The response to Anahad O'Connor's article in the NYT will get considerably less circulation that the original mugwump poor-shaming article, but The Center for American Progress did share it to their Facebook page, so hat tip to them because I never would have found it otherwise. Talk Poverty is a project of CAP that I had not heard of previously but under that byline Rebecca Vallas and Katherine Gallagher Robbins take the NYT to task for misrepresenting what the study actually said. I am presenting my comments on it in a vain attempt to draw more attention to the topic of contempt for the weak, which Umberto Eco included as part of point 10 of eternal fascism and which will continue to play the central role of our new white nationalist regime.

O'Connor's article is an attempt to discipline the poor, as Richard Hofstadter would have well recognized from his study of the Mugwump faction of the GOP during the Gilded Age. This is elite, shall we say "aristocratic", liberalism that wanted to take governing and legislating away from those icky partisans while forcing the working class to behave in a manner that the aristocrats approve of. Thomas Frank translated the idea of Mugwumpism from Hofstadter's study to today's heroic anti-tobacco crusaders and noble knights in the fight against sugary drinks by writing:
it reminds us of something about the patrician strain of reform he represents–that we have seen politicians like Bloomberg before. During the nineteenth century, a long string of saintly aristocrats fought to reform the state and also to adjust the habits and culture of working-class people. These two causes were the distinctive obsessions of the wealthy liberals of the day: government must be purified, and working people must learn to behave. They had to be coerced into giving up bad habits. They had to learn the ways of thrift and hard work. There had to be sin taxes. Temperance. Maybe even prohibition.

On the other hand, conservatives extol the virtues of junk food and sugary soda in particular. But only if you are hard-working and preferably white. Same goes for cigarettes, fast food, and alcohol. Like just about everything though, the contradiction is so wide you can drive a truck through it. If you are white and conservative, junk food is your reward for working. If you are poor, then you had better be dressing in rags, and eating nothing but bread and water. And how dare you mooch off the hard-working whites with food stamps. Again, this is the "don't breed 'em if you can't feed 'em" crowd who hates abortion, contraception, and family planning... for the poor.
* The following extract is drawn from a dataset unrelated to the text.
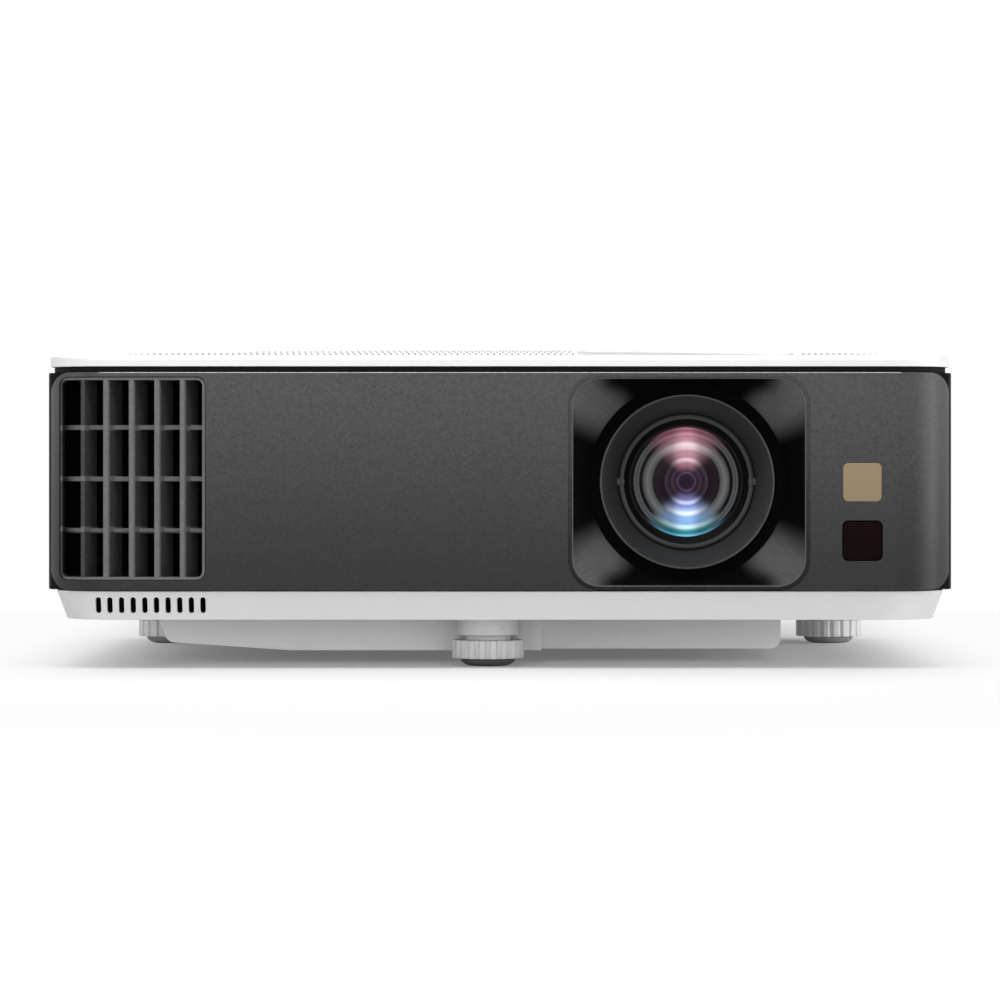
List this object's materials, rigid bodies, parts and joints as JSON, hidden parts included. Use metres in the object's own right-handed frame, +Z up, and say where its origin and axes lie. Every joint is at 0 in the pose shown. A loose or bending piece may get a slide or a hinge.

The corollary to Mugwumpism is "fuck you, starve." "Soon," the trump voter thinks, "those illegals, welfare queens, and big buck thugs will understand that their place is to serve me the fast food and bow their heads while doing it."


The point of the original article from the NYT was to spark outrage that poor people spend a greater proportion of their grocery budget (i.e. the money they steal from white conservatives in the form of SNAP) on soda. The title was In the Shopping Cart of a Food Stamp Household: Lots of Soda
 and the accompanying pictures were a cart full of two liters and a presumably poor person standing in the soda aisle at a grocery store. But... the actual difference, what the USDA actually found... with empirical evidence? SNAP families spend 5% of their budgets on soda. Versus 4% for non-SNAP. Put that into perspective, if you spend $100 a week on groceries for your family, that's basically a 12-pack of soda.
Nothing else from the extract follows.